Another time, we had the opportunity to visit Failaka Island, which currently consists of abandoned settlements and archaeological remains. The layers and traces of different civilisations blend together to create a unique, one of a kind destination. The plan is to reintegrate the island into the urban fabric of the country, and for it to become a major attraction.
The two things I enjoy most are working in multidisciplinary and multinational teams, and the opportunity to travel and see places that would otherwise be inaccessible.
7. How did you become a Student Consultant at The Bartlett? And what does your role involve?
Soon after joining Dar, one of my professors asked me to join her ‘Strategic Planning Project’ module as one of the tutors. I was then working on the 4KMP, so the project was very relevant to the students’ module brief. Since then, I’ve been tutoring on the module each year and it brings me great satisfaction that I can share my experience and knowledge with others.

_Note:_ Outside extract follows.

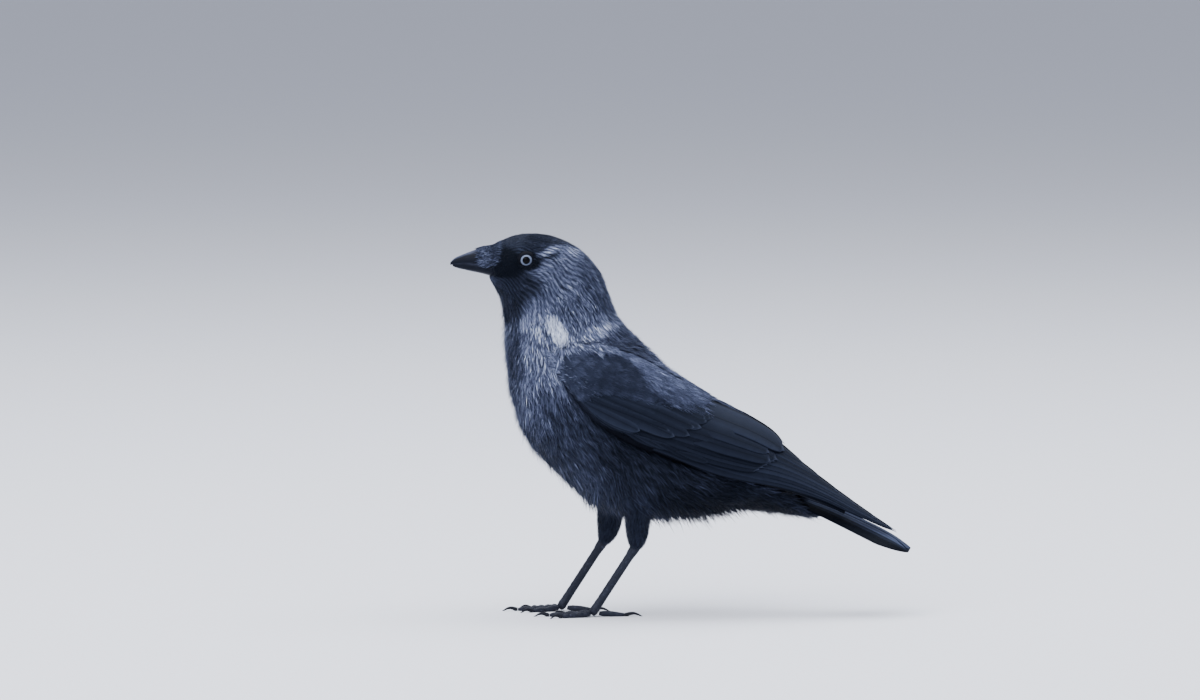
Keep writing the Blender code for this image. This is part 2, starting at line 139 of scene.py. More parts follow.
# The closed tail: (x, z) of its ridge, half its width, and how far its edges droop.
TAIL_RIBS = (
    ((80.0, 79.4), 9.5, 4.5),
    ((98.0, 74.0), 12.5, 6.5),
    ((121.5, 66.2), 15.5, 8.0),
    ((146.0, 55.4), 18.0, 7.4),
    ((160.0, 48.0), 17.0, 5.4),
    ((168.0, 42.4), 10.0, 2.6),
    ((171.5, 39.4), 3.0, 0.3),
)
TAIL_SWEEP, TAIL_CURVE = 0.3, 1.8

# Bill: x, height of the culmen, the cutting edge and the keel, and half the width.
BILL_RIBS = (
    (-109.2, 214.5, 213.2, 212.5, 0.9),
    (-106.4, 217.2, 213.5, 211.4, 1.9),
    (-101.5, 219.4, 213.9, 210.2, 3.1),
    (-95.5, 221.7, 213.4, 208.9, 4.4),
    (-89.5, 223.5, 211.7, 207.6, 5.6),
    (-83.5, 224.2, 209.6, 206.0, 6.7),
    (-78.5, 222.6, 208.4, 204.8, 7.6),
    (-73.5, 217.9, 208.0, 204.4, 8.2),
)
BILL_TIP_X = BILL_RIBS[0][0]
UPPER_OVERHANG = 1.4

EYE_CENTRE = (-62.9, 216.6)
EYE_RADIUS = 4.6
EYE_HOLLOW, EYE_HOLLOW_REACH = 0.9, 5.2
EYE_BARE, EYE_POST = 4.5, 4.8  # no tufts grow within the first, and they bend aside round the second
FACE_SIDE, FACE_FRONT = 6.0, -74.0  # the eyes lie beyond the first, the root of the bill ahead of the second

THIGHS = {
    "left": (((9.0, 77.0), 9.5), ((6.0, 67.0), 9.2), ((4.6, 59.0), 8.2), ((4.4, 51.0), 7.3),
             ((3.8, 45.0), 5.6), ((2.6, 41.2), 3.2)),
    "right": (((-7.0, 77.0), 9.5), ((-10.5, 67.0), 9.2), ((-12.0, 59.3), 8.4), ((-13.0, 51.3), 7.4),
              ((-15.0, 45.0), 5.4), ((-17.0, 41.4), 3.2)),
}
THIGH_END = len(THIGHS["left"]) - 1
THIGH_LEAST, THIGH_NARROW, THIGH_COAT = 0.6, 0.86, 1.2
LEG_SIDE, FOOT_SIDE = 18.0, 19.0
FOOT_SPOT = {"left": -22.0, "right": -41.5}
FOOT_HEIGHT = 3.4
TARSUS_DEPTH, TARSUS_WIDTH, BALL_SWELL = 2.5, 1.9, 2.0
# Toes: direction from straight ahead, place ahead and inwards of the foot's middle, length, phalanges, scales
# and length of the claw.
TOES = {
    "hind": (174.0, -3.3, 0.8, 15.5, 1, 7, 11.0),
    "inner": (26.0, 2.2, 3.1, 17.0, 2, 8, 8.5),
    "middle": (2.0, 2.9, 0.0, 24.0, 3, 12, 9.5),
    "outer": (-22.0, 2.2, -3.1, 18.0, 4, 10, 8.0),
}
TOE_ROOT_RADIUS, TOE_RADIUS, TOE_TIP_RADIUS = 1.35, 1.95, 1.25
TOE_PRESS, TOE_RISE, TOE_PAD = 0.84, 1.1, 0.10
CLAW_RADIUS, CLAW_TIP, CLAW_GAP, CLAW_ARCH = 1.1, 0.14, 1.05, 1.15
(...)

The work, part of the final module assessment, has two parts – an analysis and a strategic plan. Students work in groups of 5 to 6 people, and I usually work with about 3 groups each year. We meet on a weekly basis during our scheduled tutorial times, and discuss the progress made, any obstacles or issues the students have encountered and scope for further development. It’s very rewarding to see how the groups progress, and come up with fully functioning, creative plans and solutions to the problems they identify in a given place.
8. What would you say to anyone who may be considering a career in Planning and Urban Design?
Planning and Urban Design is a broad discipline that encompasses a variety of ‘specialisations’. Most of the undergraduate degrees give a flavour of these sub-disciplines, which you can then pursue in more detail. I think it’s important to try a bit of everything before you decide on your main interest, as well as what you feel most comfortable with!